K&L Gates has evolved in a number of ways throughout the pandemic – and the managing partner said he is only looking forward to the future of the firm.
In conversation with Lawyers Weekly, K&L Gates managing partner Nick Nichola said that post-pandemic, he has two main priorities for the firm.
“The first is to fine tune the balance between greater flexibility for our people and the benefits of in-person contact between colleagues and with our clients. I am a great believer in the benefits of working together in person and the power that has in building lasting relationships between colleagues, and between lawyer and client. These relationships are vital to the health of every law firm,” he explained.
“However, the past two years has built new skills and a technological infrastructure which allows lawyers and support staff the ability to do their jobs efficiently working outside the traditional office environment. We believe we have a good balance at K&L Gates, but it is one we will remain focused on in consultation with our people and our clients.
“The second is to work alongside our clients as they navigate a very different world to that which existed at the start of 2020. We are working with clients across the world on issues they are facing on a range of fronts, such as their supply chains and logistics, the way they are managing their workforces, and what they need to do to pivot their organisations to take advantage of the opportunities which are emerging. To that extent, lawyers have never been as important as they are now. We are in a prime position to help clients chart a path forward in what will continue to be unpredictable waters.”
Over the last few years, K&L Gates has evolved significantly, with an increased commitment to pro bono work, focusing on human rights and equal access to justice, as well as establishing a reconciliation action plan to support Indigenous people and a global sustainability working group.
“We have also embedded an approach to innovation through the use of design thinking which is starting to pay dividends not only for us, but more importantly, for our clients,” Mr Nichola added.
“We have invested significant resources into making the firm a great place for our people to build their careers by providing focused learning and development for all of our people. We are also making sure our people are doing exciting and cutting-edge work with our clients, and there are numerous examples of this across all our practice and industry groups.”

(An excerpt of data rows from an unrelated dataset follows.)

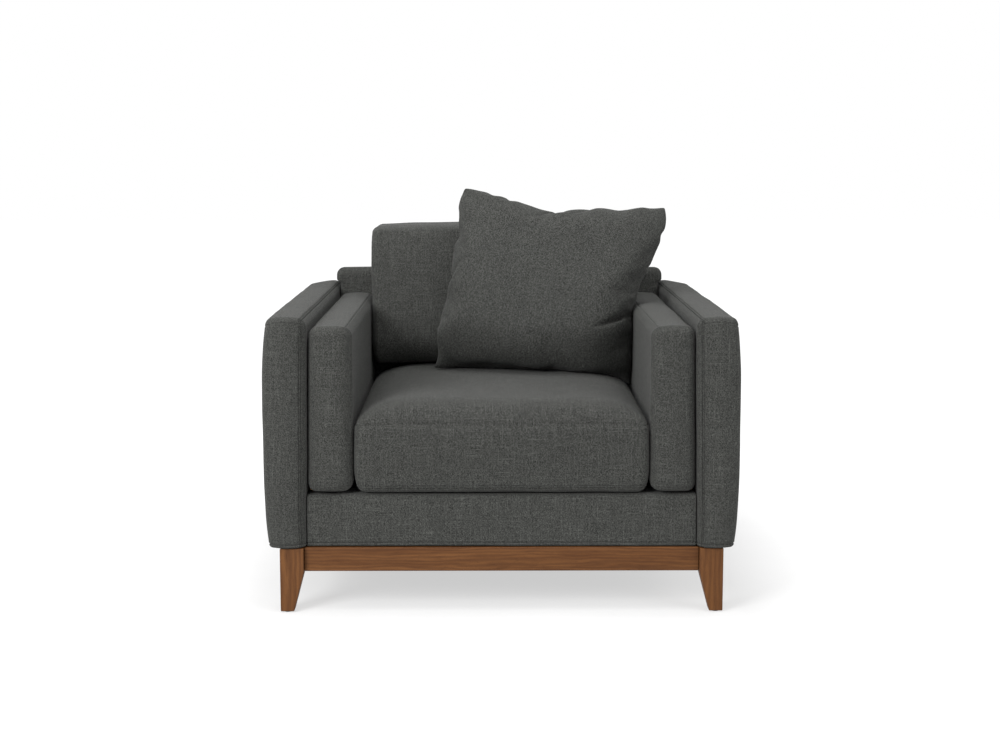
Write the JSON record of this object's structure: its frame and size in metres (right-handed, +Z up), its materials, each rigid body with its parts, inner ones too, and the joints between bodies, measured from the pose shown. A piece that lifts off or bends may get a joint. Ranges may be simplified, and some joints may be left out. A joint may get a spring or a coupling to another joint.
{
  "type": "upholstered armchair",
  "caption": "Upholstered armchair with square padded arms, inner arm pads, loose seat and back cushions, a throw pillow, and a tapered-leg wooden base.",
  "frame": {"origin": "on the floor, under the middle of the chair's bounding box", "axes": "+Z up; -Y is the front, where the sitter's knees point; +X is to the right seen from the front"},
  "size_m": [0.97, 0.905, 0.8521],
  "materials": {
    "body_cloth": "matte",
    "cushion_cloth": "matte",
    "wood": "satin",
    "hardwood": "matte",
    "plywood": "matte",
    "foam": "matte",
    "steel": "satin",
    "nylon": "satin",
    "lining": "matte",
    "zip": "satin"
  },
  "bodies": {
    "frame": {"arm_cover_left": "body_cloth", "arm_cover_right": "body_cloth", "arm_foam_left": "foam", "arm_foam_right": "foam", "arm_panel_left": "plywood", "arm_panel_right": "plywood", "back_cover": "body_cloth", "back_foam": "foam", "back_lower_rail": "hardwood", "back_post_left": "hardwood", "back_post_right": "hardwood", "back_top_rail": "hardwood", "base_rail_front": "wood", "base_rail_left": "wood", "base_rail_rear": "wood", "base_rail_right": "wood", "corner_block_front_left": "hardwood", "corner_block_front_right": "hardwood", "corner_block_rear_left": "hardwood", "corner_block_rear_right": "hardwood", "deck_pad": "lining", "dust_cover": "lining", "foot_glide_front_left": "nylon", "foot_glide_front_right": "nylon", "foot_glide_rear_left": "nylon", "foot_glide_rear_right": "nylon", "front_rail_cover": "body_cloth", "leg_bolt_front_left": "steel", "leg_bolt_front_right": "steel", "leg_bolt_rear_left": "steel", "leg_bolt_rear_right": "steel", "leg_front_left": "wood", "leg_front_right": "wood", "leg_rear_left": "wood", "leg_rear_right": "wood", "pad_board_left": "plywood", "pad_board_right": "plywood", "pad_cover_left": "body_cloth", "pad_cover_right": "body_cloth", "pad_foam_left": "foam", "pad_foam_right": "foam", "seat_rail_front": "hardwood", "seat_rail_left": "hardwood", "seat_rail_rear": "hardwood", "seat_rail_right": "hardwood", "seat_spring_1": "steel", "seat_spring_2": "steel", "seat_spring_3": "steel", "seat_spring_4": "steel", "seat_spring_5": "steel"},
    "back_cushion": {"back_cushion_cover": "cushion_cloth", "back_cushion_fill": "foam", "back_cushion_zip": "zip"},
    "seat_cushion": {"seat_cushion_core": "foam", "seat_cushion_cover": "cushion_cloth", "seat_cushion_zip": "zip"},
    "throw_pillow": {"throw_pillow_cover": "cushion_cloth", "throw_pillow_insert": "foam", "throw_pillow_zip": "zip"}
  },
  "joints": [
    {"name": "seat_cushion_lift", "type": "slide", "parent": "frame", "child": "seat_cushion", "axis": [0, 0, 1], "range_m": [0, 0.4]},
    {"name": "back_cushion_lift", "type": "slide", "parent": "seat_cushion", "child": "back_cushion", "axis": [0, 0.1118, 0.9937], "range_m": [0, 0.36]},
    {"name": "throw_pillow_lift", "type": "slide", "parent": "seat_cushion", "child": "throw_pillow", "axis": [0, 0, 1], "range_m": [0, 0.45]}
  ]
}
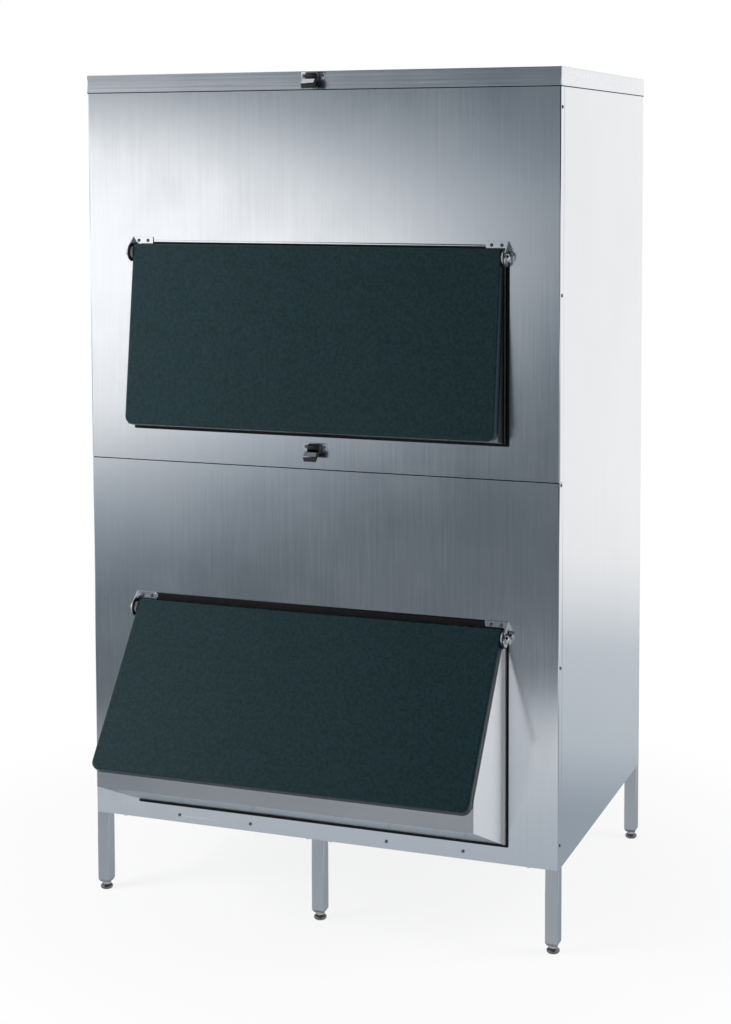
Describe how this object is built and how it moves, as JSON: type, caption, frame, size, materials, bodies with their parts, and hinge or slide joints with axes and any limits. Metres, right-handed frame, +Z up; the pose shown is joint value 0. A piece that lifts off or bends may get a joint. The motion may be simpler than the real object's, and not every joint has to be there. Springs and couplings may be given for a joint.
{
  "type": "ice storage bin",
  "caption": "Upright stainless ice bin on legs with an upper and a lower swing-up door over open hoppers, hold-open catches, insulated walls and an ice chute in its top.",
  "frame": {"origin": "on the floor, below the middle of the bounding box", "axes": "+Z up, +X to the user's right, -Y towards the user: the doors face -Y"},
  "size_m": [1.324, 1.2342, 2.256],
  "materials": {
    "stainless_casing": "satin, brushed up and down",
    "stainless_hopper": "satin, brushed",
    "galvanised_base": "galvanised, dull",
    "foam": "rigid foam, cellular",
    "liner_plastic": "moulded, smooth",
    "drain_plastic": "moulded, smooth",
    "black_rubber": "matt",
    "door_plastic": "pebbled",
    "bracket_steel": "satin",
    "black_nylon": "satin",
    "grey_nylon": "satin",
    "polished_steel": "polished",
    "black_steel": "black",
    "catch_black": "satin",
    "catch_steel": "polished",
    "leg_steel": "satin"
  },
  "bodies": {
    "cabinet": {"upper_front_panel": "stainless_casing", "lower_front_panel": "stainless_casing", "right_side_panel": "stainless_casing", "left_side_panel": "stainless_casing", "back_panel": "stainless_casing", "top_cover": "stainless_casing", "upper_hopper_tray": "stainless_hopper", "upper_hopper_right_cheek": "stainless_hopper", "upper_hopper_left_cheek": "stainless_hopper", "lower_hopper_tray": "stainless_hopper", "lower_hopper_right_cheek": "stainless_hopper", "lower_hopper_left_cheek": "stainless_hopper", "base_pan": "galvanised_base", "upper_front_insulation": "foam", "lower_front_insulation": "foam", "back_insulation": "foam", "left_insulation": "foam", "right_insulation": "foam", "top_insulation": "foam", "floor_insulation": "foam", "liner_tub": "liner_plastic", "liner_top": "liner_plastic", "drain_spigot": "drain_plastic", "upper_opening_edging": "black_rubber", "lower_opening_edging": "black_rubber", "upper_right_hinge_bracket": "bracket_steel", "upper_left_hinge_bracket": "bracket_steel", "lower_right_hinge_bracket": "bracket_steel", "lower_left_hinge_bracket": "bracket_steel", "hinge_bushes": "black_nylon", "leg_plugs": "black_nylon", "hinge_spacers": "grey_nylon", "hinge_washers": "polished_steel", "casing_screws": "polished_steel", "catch_screws": "polished_steel", "leg_bolts": "polished_steel", "catch_pins": "polished_steel", "hinge_screws": "black_steel", "upper_catch_base": "catch_black", "lower_catch_base": "catch_black", "corner_legs": "leg_steel", "middle_legs": "leg_steel"},
    "upper_door": {"upper_door_shell": "door_plastic", "upper_door_core": "foam", "upper_door_lining": "liner_plastic", "upper_hinge_pins": "polished_steel"},
    "lower_door": {"lower_door_shell": "door_plastic", "lower_door_core": "foam", "lower_door_lining": "liner_plastic", "lower_hinge_pins": "polished_steel"},
    "upper_catch": {"upper_catch_hook": "catch_steel"},
    "lower_catch": {"lower_catch_hook": "catch_steel"},
    "foot_front_left": {"foot_front_left": "black_nylon"},
    "foot_front_middle": {"foot_front_middle": "black_nylon"},
    "foot_front_right": {"foot_front_right": "black_nylon"},
    "foot_rear_left": {"foot_rear_left": "black_nylon"},
    "foot_rear_middle": {"foot_rear_middle": "black_nylon"},
    "foot_rear_right": {"foot_rear_right": "black_nylon"}
  },
  "joints": [
    {"name": "upper_door_hinge", "type": "hinge", "parent": "cabinet", "child": "upper_door", "pos_m": [0, -0.33188, 1.781], "axis": [-1, 0, 0], "range_deg": [0, 166]},
    {"name": "lower_door_hinge", "type": "hinge", "parent": "cabinet", "child": "lower_door", "pos_m": [0, -0.33188, 0.813], "axis": [-1, 0, 0], "range_deg": [0, 136.4]},
    {"name": "upper_catch_pivot", "type": "hinge", "parent": "cabinet", "child": "upper_catch", "pos_m": [0, -0.32658, 2.244], "axis": [-1, 0, 0], "range_deg": [0, 100]},
    {"name": "lower_catch_pivot", "type": "hinge", "parent": "cabinet", "child": "lower_catch", "pos_m": [0, -0.32488, 1.276], "axis": [-1, 0, 0], "range_deg": [0, 94]},
    {"name": "foot_front_left_screw", "type": "slide", "parent": "cabinet", "child": "foot_front_left", "axis": [0, 0, -1], "range_m": [0, 0.03]},
    {"name": "foot_front_middle_screw", "type": "slide", "parent": "cabinet", "child": "foot_front_middle", "axis": [0, 0, -1], "range_m": [0, 0.03]},
    {"name": "foot_front_right_screw", "type": "slide", "parent": "cabinet", "child": "foot_front_right", "axis": [0, 0, -1], "range_m": [0, 0.03]},
    {"name": "foot_rear_left_screw", "type": "slide", "parent": "cabinet", "child": "foot_rear_left", "axis": [0, 0, -1], "range_m": [0, 0.03]},
    {"name": "foot_rear_middle_screw", "type": "slide", "parent": "cabinet", "child": "foot_rear_middle", "axis": [0, 0, -1], "range_m": [0, 0.03]},
    {"name": "foot_rear_right_screw", "type": "slide", "parent": "cabinet", "child": "foot_rear_right", "axis": [0, 0, -1], "range_m": [0, 0.03]}
  ]
}
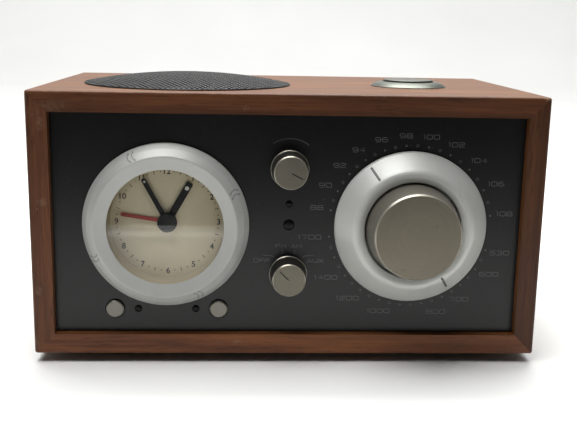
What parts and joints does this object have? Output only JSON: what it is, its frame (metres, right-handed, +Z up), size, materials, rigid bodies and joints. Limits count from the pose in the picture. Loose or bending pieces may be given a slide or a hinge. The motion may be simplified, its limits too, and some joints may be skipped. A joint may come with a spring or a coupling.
{
  "type": "table clock radio",
  "caption": "Wooden-cabinet table clock radio with an analogue clock, a large planetary tuning dial, two small knobs, a top grille and a snooze button.",
  "frame": {"origin": "middle of the bounding box in X and Y, on the plane the feet stand on", "axes": "+X to the right as seen from the front, +Y towards the back, +Z up"},
  "size_m": [0.2126, 0.1516, 0.1196],
  "materials": {
    "walnut_veneer": "satin",
    "pine": "matte",
    "black_rubber": "matte",
    "black_plastic": "matte",
    "zinc_steel": "satin",
    "ground_steel": "polished",
    "charcoal_panel": "satin",
    "board_resin": "satin",
    "lamp_lens": "glossy",
    "champagne_knob": "brushed",
    "silver_button": "satin",
    "satin_silver": "satin",
    "capacitor_plates": "satin",
    "clear_lens": "clear",
    "cream_dial": "matte",
    "black_hands": "satin",
    "red_hand": "satin",
    "black_grille": "satin",
    "basket_steel": "satin",
    "ferrite": "matte",
    "copper_wire": "satin",
    "cone_paper": "matte",
    "spider_cloth": "matte",
    "nickel": "polished",
    "battery_wrap": "satin",
    "core_steel": "matte"
  },
  "bodies": {
    "radio": {"cabinet_top": "walnut_veneer", "cabinet_bottom": "walnut_veneer", "cabinet_left_side": "walnut_veneer", "cabinet_right_side": "walnut_veneer", "corner_blocks": "pine", "rubber_feet": "black_rubber", "bass_port_tube": "black_plastic", "wood_screws": "zinc_steel", "front_panel": "charcoal_panel", "front_subpanel": "black_plastic", "control_board": "board_resin", "panel_lamps": "lamp_lens", "clock_leds": "lamp_lens", "volume_pot": "zinc_steel", "selector_switch": "zinc_steel", "tact_switches": "black_plastic", "ball_race": "zinc_steel", "capacitor_frame": "zinc_steel", "capacitor_stator": "capacitor_plates", "clock_housing": "black_plastic", "clock_lens": "clear_lens", "clock_dial": "cream_dial", "clock_movement": "black_plastic", "speaker_grille": "black_grille", "speaker_basket": "basket_steel", "speaker_magnet": "ferrite", "speaker_surround": "black_rubber", "speaker_spider": "spider_cloth", "snooze_trim_ring": "satin_silver", "rear_panel": "black_plastic", "battery_tray": "black_plastic", "battery": "battery_wrap", "audio_jacks": "black_plastic", "antenna_socket": "nickel", "dc_socket": "black_plastic", "ac_inlet": "black_plastic", "main_board": "board_resin", "transformer_core": "core_steel", "transformer_winding": "copper_wire", "ferrite_rod": "ferrite"},
    "volume_control": {"volume_knob": "champagne_knob", "volume_shaft": "ground_steel"},
    "selector_control": {"selector_knob": "champagne_knob", "selector_shaft": "ground_steel"},
    "alarm_key": {"alarm_button": "silver_button"},
    "sleep_key": {"sleep_button": "silver_button"},
    "dial_drive": {"tuning_dial_ring": "satin_silver", "drive_balls": "ground_steel", "capacitor_rotor": "capacitor_plates"},
    "tuning_control": {"tuning_knob": "champagne_knob", "tuning_shaft": "ground_steel"},
    "bezel": {"clock_bezel": "satin_silver"},
    "hour": {"hour_hand": "black_hands"},
    "minute": {"minute_hand": "black_hands"},
    "alarm": {"alarm_hand": "red_hand"},
    "cone": {"speaker_cone": "cone_paper", "voice_coil": "copper_wire"},
    "snooze": {"snooze_button": "satin_silver"},
    "slider": {"antenna_slider": "black_plastic"},
    "battery_cover": {"battery_door": "black_plastic"}
  },
  "joints": [
    {"name": "volume_turn", "type": "hinge", "parent": "radio", "child": "volume_control", "pos_m": [0, -0.05525, 0.08315], "axis": [0, 1, 0], "range_deg": [-267, 33]},
    {"name": "selector_turn", "type": "hinge", "parent": "radio", "child": "selector_control", "pos_m": [0, -0.05525, 0.03835], "axis": [0, 1, 0], "range_deg": [0, 90]},
    {"name": "dial_turn", "type": "hinge", "parent": "radio", "child": "dial_drive", "pos_m": [0.051, -0.05525, 0.05915], "axis": [0, 1, 0], "range_deg": [-48, 120]},
    {"name": "tuning_knob_turn", "type": "hinge", "parent": "radio", "child": "tuning_control", "pos_m": [0.051, -0.05525, 0.05915], "axis": [0, 1, 0], "range_deg": [-240, 600]},
    {"name": "bezel_turn", "type": "hinge", "parent": "radio", "child": "bezel", "pos_m": [-0.051, -0.05525, 0.05915], "axis": [0, 1, 0], "continuous": true},
    {"name": "alarm_hand_turn", "type": "hinge", "parent": "radio", "child": "alarm", "pos_m": [-0.051, -0.05525, 0.05915], "axis": [0, 1, 0], "continuous": true},
    {"name": "hour_hand_turn", "type": "hinge", "parent": "radio", "child": "hour", "pos_m": [-0.051, -0.05525, 0.05915], "axis": [0, 1, 0], "continuous": true},
    {"name": "minute_hand_turn", "type": "hinge", "parent": "radio", "child": "minute", "pos_m": [-0.051, -0.05525, 0.05915], "axis": [0, 1, 0], "continuous": true},
    {"name": "alarm_press", "type": "slide", "parent": "radio", "child": "alarm_key", "axis": [0, 1, 0], "range_m": [0, 0.0012], "stiffness_N_per_m": 500, "springref_m": -0.0008},
    {"name": "sleep_press", "type": "slide", "parent": "radio", "child": "sleep_key", "axis": [0, 1, 0], "range_m": [0, 0.0012], "stiffness_N_per_m": 500, "springref_m": -0.0008},
    {"name": "snooze_press", "type": "slide", "parent": "radio", "child": "snooze", "axis": [0, 0, -1], "range_m": [0, 0.0012], "stiffness_N_per_m": 600, "springref_m": -0.001},
    {"name": "cone_travel", "type": "slide", "parent": "radio", "child": "cone", "axis": [0, 0, 1], "range_m": [-0.0015, 0.0015], "stiffness_N_per_m": 1500, "deforming": ["speaker_surround", "speaker_spider"]},
    {"name": "antenna_slide", "type": "slide", "parent": "radio", "child": "slider", "axis": [1, 0, 0], "range_m": [-0.004, 0]},
    {"name": "battery_door_lift", "type": "slide", "parent": "radio", "child": "battery_cover", "axis": [0, 1, 0], "range_m": [0, 0.03]}
  ],
  "couplings": [
    {"joint": "tuning_knob_turn", "follows": "dial_turn", "ratio": 5},
    {"joint": "alarm_hand_turn", "follows": "bezel_turn", "ratio": 1},
    {"joint": "minute_hand_turn", "follows": "hour_hand_turn", "ratio": 12}
  ]
}
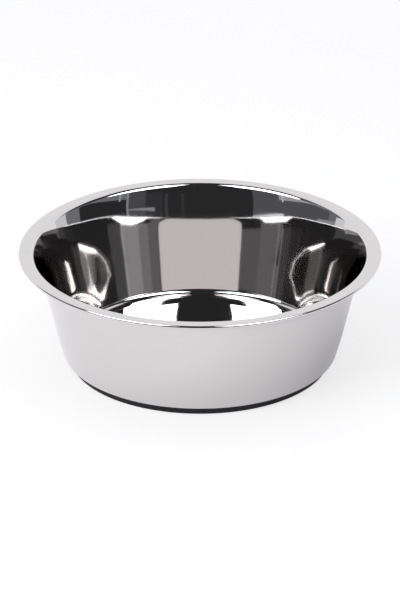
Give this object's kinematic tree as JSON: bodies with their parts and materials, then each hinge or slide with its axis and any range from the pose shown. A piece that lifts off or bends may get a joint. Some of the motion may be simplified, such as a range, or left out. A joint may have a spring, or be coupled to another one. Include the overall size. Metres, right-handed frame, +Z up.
{
  "type": "pet bowl",
  "caption": "Round mirror-polished stainless steel dog bowl with a level rolled-edge flange, gently flared wall, pressed floor and a black rubber ring bonded under its base.",
  "frame": {"origin": "middle of the rubber ring's lower face, on the table that the bowl stands on", "axes": "+Z up along the bowl's axis; the bowl is round, so +X and +Y are any two level directions"},
  "size_m": [0.25, 0.25, 0.082],
  "materials": {
    "polished_steel": "mirror-polished stainless steel",
    "black_rubber": "moulded matt black rubber"
  },
  "bodies": {
    "root": {"bowl_shell": "polished_steel", "rubber_ring": "black_rubber"}
  },
  "joints": []
}
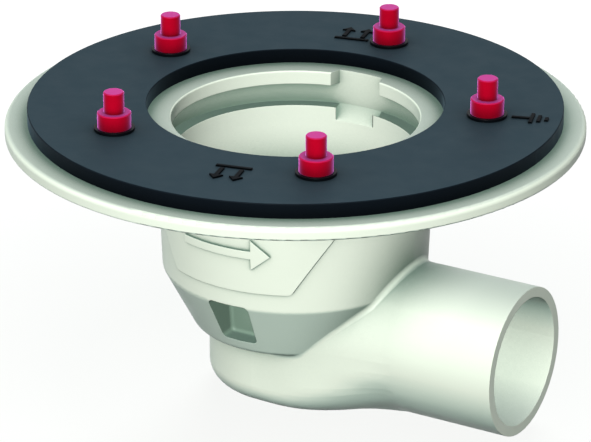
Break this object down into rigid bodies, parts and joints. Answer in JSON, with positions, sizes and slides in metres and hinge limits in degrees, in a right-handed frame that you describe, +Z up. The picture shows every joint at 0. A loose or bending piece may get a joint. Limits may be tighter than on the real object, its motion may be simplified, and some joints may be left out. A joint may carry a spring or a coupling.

There are also a number of initiatives the firm is working on, in addition to investing in legal tech.
“We continue to invest heavily in innovation across our global platform, including in Australia, as we explore new technology and new processes that bring greater value to our clients. We will be rolling out some really exciting initiatives over the next 12 months that will continue to evolve how we work with our clients,” Mr Nichola added.
“We have just launched our enhanced parental leave policy for our Australian offices. This saw an increase in paid parental leave to 26 weeks, the provision of support to parents going through fertility treatment, the explicit incorporation of flexibility around how leave is taken and the continuation of superannuation payments during unpaid leave. What was particularly special about this policy is that we drafted it in close consultation with our people who provided input through focus groups.”
Moving forward, BigLaw firms should remain focused on the attraction and retention of talent – although Mr Nichola said he was “optimistic” about the legal profession post-pandemic.
“With client demand for legal services remaining high, the focus of most law firms will be on retaining their talented people and recruiting the right people to make sure they can continue to meet this demand. It is a very competitive environment for talent, and those firms that provide an environment in which their people are invested in the firm’s vision and strategy and feel they are being provided with the opportunities to develop their careers will be the ones who will grow the strongest over the next 12 months,” he said.
“I think we should be optimistic about the months and years ahead. If history tells us anything, times of global hardship and tragedy are usually followed by a period of positivity and entrepreneurship. We will see this in the goals our clients have and in the way law firms adapt to the demands of their clients and people. This will make the practice of law exciting in the years ahead.”